The table is accompanied by the health chart. It allows for quick toggling among clusters.

Select a cluster to see the trend over time, and see the Performance (%) health chart.

If the cluster has a daily or weekly pattern, increase the dashboard time duration to at least 1 week. Here is an example where the performance problem is clearly shown. You can see the cluster performance has regular drop in the last 7 days.

Once you determine the cluster to investigate, review the scoreboards. There are 5 of them:

CPU
Memory
Disk
Network
Others

They are shown separately, because you can have one problem and not the other. You may also drill down into a different path (e.g. into vSAN dashboard), and talk to different team (e.g. Network team).

CPU problems tend to be more common than Memory problems, due to lower overcommit ratio in memory in practice among customers. It is common to see customers do 4:1 CPU overcommit and only 2:1 memory overcommit. This conservative practice was due to the inherent higher value of memory counter. vSphere cluster shows high memory value as memory, giving the impression the actual utilization is high. And the reason for high value is modern Operating Systems like ESXi VMkernel uses memory as disk cache.
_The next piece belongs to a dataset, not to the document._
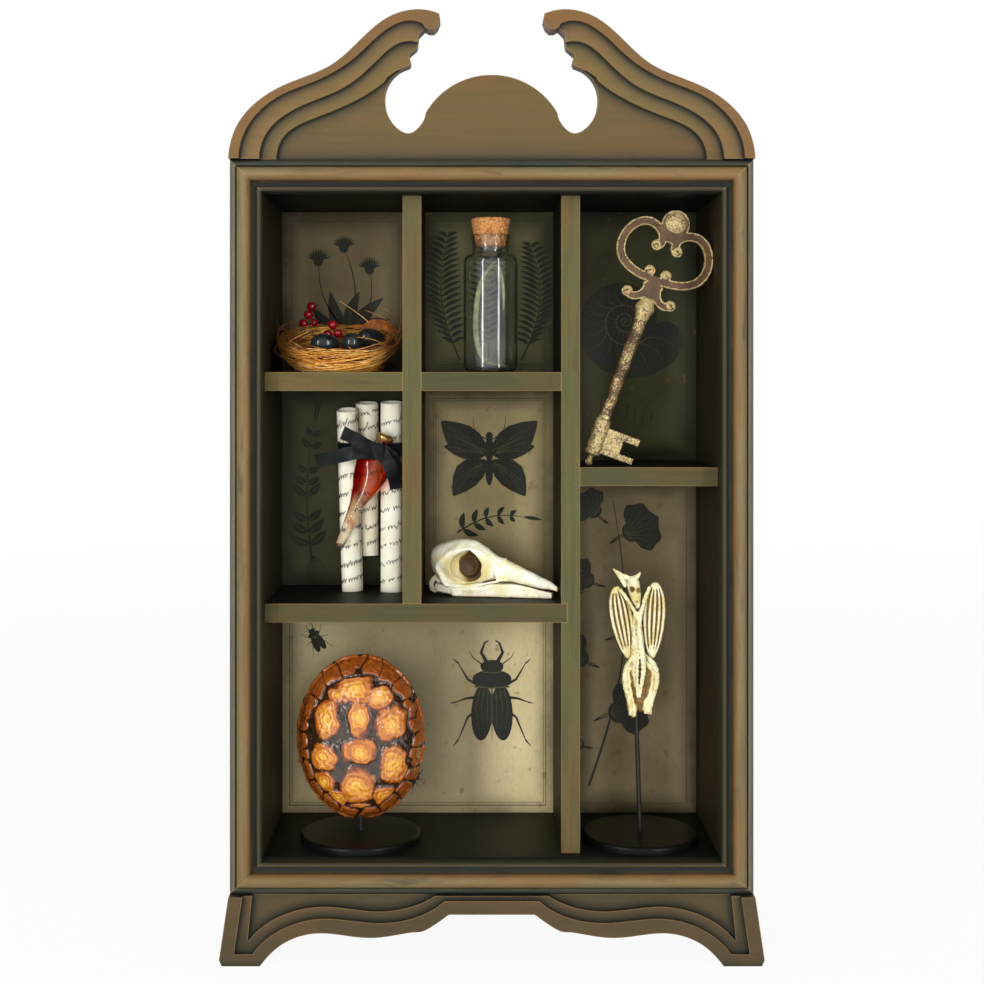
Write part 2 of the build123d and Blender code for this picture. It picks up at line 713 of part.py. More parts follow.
def stand_post(foot_x, top_x, top_z, node):
    foot = Vector(foot_x, stand_y, stand_floor + disc_thickness)
    rise = Vector(top_x, stand_y, top_z) - foot
    with BuildPart() as piece:
        with BuildSketch(Plane(foot, x_dir=(0, 1, 0), z_dir=rise)):
            Circle(post_radius)
        extrude(amount=rise.length)
    save(piece, node)
    return piece


shell_x = -90.8
shell_bottom = 82.0
shell_top = 197.0
shell_half_width = 44.8
stand_disc(shell_x, 42.0, "shell_disc")
stand_post(shell_x, shell_x, 150.0, "shell_post")

# Tortoise shell: a domed carapace with a marginal rim, and the flat plastron that closes its back
shell_middle = (shell_bottom + shell_top) / 2
shell_half_height = (shell_top - shell_bottom) / 2
rim_back = stand_y + post_radius
dome_sections = [(3.0, 0.965), (12.0, 0.9), (21.0, 0.74), (27.0, 0.5), (30.0, 0.2)]
with BuildPart() as carapace:
    with BuildSketch(Plane.XZ.offset(-rim_back)):
        with Locations((shell_x, shell_middle)):
            Ellipse(shell_half_width, shell_half_height)
    extrude(amount=3.0)
    for forward, share in dome_sections:
        with BuildSketch(Plane.XZ.offset(-rim_back + forward)):
            with Locations((shell_x, shell_middle)):
                Ellipse(shell_half_width * share, shell_half_height * share)
    loft()
    for forward, share in ((-1.0, 0.87), (11.0, 0.78), (20.0, 0.58), (25.0, 0.3)):
        with BuildSketch(Plane.XZ.offset(-rim_back + forward)):
            with Locations((shell_x, shell_middle)):
                Ellipse(shell_half_width * share, shell_half_height * share)
    loft(mode=Mode.SUBTRACT)
    with BuildSketch(Plane.XZ.offset(-rim_back)):
        with Locations((shell_x, shell_bottom)):
            Rectangle(4 * post_radius, 22.0)
    extrude(amount=2 * post_radius + 1.0, mode=Mode.SUBTRACT)
save(carapace, "carapace")

plastron_thickness = 5.0
with BuildPart() as plastron:
    with BuildSketch(Plane.XZ.offset(-rim_back)):
        with Locations((shell_x, shell_middle)):
            Ellipse(shell_half_width * 0.62, shell_half_height * 0.9)
            Rectangle(shell_half_width * 1.84, shell_half_height * 0.62)
        with Locations((shell_x, shell_bottom + 4.0)):
            Circle(8.0, mode=Mode.SUBTRACT)
    extrude(amount=-plastron_thickness)
    fillet(plastron.faces().sort_by(Axis.Y)[-1].edges(), 2.0)
save(plastron, "plastron")

# Bat skeleton: folded wings either side of the trunk, head between them, legs drawn together below
bat_x = 102.0
bat_foot_x = 104.8
bat_bottom = 153.5
stand_disc(bat_foot_x, 40.5, "bat_disc")
bat_post = stand_post(bat_foot_x, bat_x, bat_bottom + 6.0, "bat_post")


def spindle(start, end, sections):
    # A part lofted between two points; a section is (share of the way, half width, half depth)
    way = Vector(*end) - Vector(*start)
    with BuildPart() as piece:
        for share, half_width, half_depth in sections:
            with BuildSketch(Plane(Vector(*start) + way * share, x_dir=(0, 1, 0), z_dir=way)):
                Ellipse(half_depth, half_width)
        loft()
    return piece.part


wing_sections = [(0, 1.0, 1.0), (0.05, 2.8, 2.2), (0.25, 5.8, 3.6), (0.6, 7.4, 4.6), (0.85, 6.2, 3.8),
                 (0.97, 3.4, 2.4), (1, 1.4, 1.2)]
bat_y = stand_y - 3.0
with BuildPart() as bat_wings:
    add(spindle((96.5, bat_y, 195.0), (87.6, bat_y, 244.6), wing_sections))
    add(spindle((112.6, bat_y, 195.0), (115.2, bat_y, 247.4), wing_sections))
save(bat_wings, "bat_wings")

trunk_sections = [(0, 1.6, 2.0), (0.3, 4.4, 4.2), (0.62, 5.0, 4.8), (0.85, 3.4, 3.4), (1, 2.0, 2.2)]
leg_sections = [(0, 1.6, 1.6), (0.12, 3.2, 2.6), (0.5, 2.2, 2.0), (1, 2.8, 2.4)]
with BuildPart() as bat_body:
    add(spindle((103.0, bat_y, 168.0), (101.6, bat_y, 232.0), trunk_sections))
    add(spindle((100.2, bat_y, bat_bottom), (93.8, bat_y, 184.0), leg_sections))
    add(spindle((107.6, bat_y, bat_bottom + 3.0), (115.6, bat_y, 184.6), leg_sections))
    add(spindle((93.8, bat_y, 183.0), (103.5, bat_y, 197.0), [(0, 2.4, 2.2), (1, 3.0, 2.6)]))
    add(spindle((115.6, bat_y, 183.6), (104.5, bat_y, 199.0), [(0, 2.4, 2.2), (1, 3.0, 2.6)]))
    add(bat_wings.part, mode=Mode.SUBTRACT)
    add(bat_post.part, mode=Mode.SUBTRACT)
save(bat_body, "bat_body")

head_sections = [(0, 1.6, 1.8), (0.2, 3.2, 3.4), (0.6, 4.2, 4.8), (0.85, 3.8, 4.4), (1, 2.0, 2.4)]
with BuildPart() as bat_head:
    add(spindle((101.8, bat_y - 5.4, 232.6), (98.6, bat_y - 3.0, 252.4), head_sections))
    add(spindle((95.6, bat_y - 2.6, 246.0), (85.6, bat_y - 2.6, 257.6), [(0, 3.0, 1.6), (1, 0.6, 0.5)]))
save(bat_head, "bat_head")
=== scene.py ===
import math
import random
import bmesh
import bpy
from mathutils import Matrix, Vector, noise


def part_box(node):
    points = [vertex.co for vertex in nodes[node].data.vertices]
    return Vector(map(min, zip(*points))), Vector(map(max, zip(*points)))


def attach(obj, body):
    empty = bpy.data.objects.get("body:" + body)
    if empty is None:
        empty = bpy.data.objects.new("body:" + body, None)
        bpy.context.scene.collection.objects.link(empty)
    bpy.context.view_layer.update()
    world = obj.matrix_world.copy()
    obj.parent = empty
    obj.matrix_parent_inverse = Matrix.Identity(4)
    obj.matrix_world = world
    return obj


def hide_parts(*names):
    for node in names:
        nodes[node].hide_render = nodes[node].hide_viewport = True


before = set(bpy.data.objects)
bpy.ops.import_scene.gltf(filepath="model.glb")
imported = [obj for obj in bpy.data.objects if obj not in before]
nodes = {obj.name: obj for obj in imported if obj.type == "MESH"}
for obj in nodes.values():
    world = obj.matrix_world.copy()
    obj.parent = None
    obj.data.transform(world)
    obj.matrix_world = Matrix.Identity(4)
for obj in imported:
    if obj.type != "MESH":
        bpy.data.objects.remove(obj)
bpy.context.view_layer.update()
mm = 0.001
print("cabinet: frame loaded with", len(nodes), "nodes")


# ---- Materials: one small builder, then a finish for each kind of surface ----
def tone(red, green, blue):
    # An sRGB colour out of 255, as Blender's linear values
    shares = [part / 255 for part in (red, green, blue)]
    return tuple(s / 12.92 if s <= 0.04045 else ((s + 0.055) / 1.055) ** 2.4 for s in shares) + (1.0,)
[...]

For performance, it’s important to show both the depth and breadth of the performance problem, as explained here. A problem that impacts 1-2 VMs requires a different troubleshooting process than a problem that impacts all VMs in the cluster.

The depth is shown by reporting the worst among any VM counter. So the highest value of VM CPU Ready, VM Memory contention, VM Disk Latency among all the running VMs are shown. If the worst number is good, then you do not need to look at the rest of the VM.

A large cluster with thousands of VM can have a single VM experiencing poor performance while >99.9% of the VM population is fine. The depth counter will not be able to report that most VMs are fine. It only reports the worst. This is there the breadth metrics comes in.

The breadth metrics report the percentage of the VM population that is experiencing performance problems. The threshold is set to be stringent, as the goal is to provide early warning and enable proactive operations.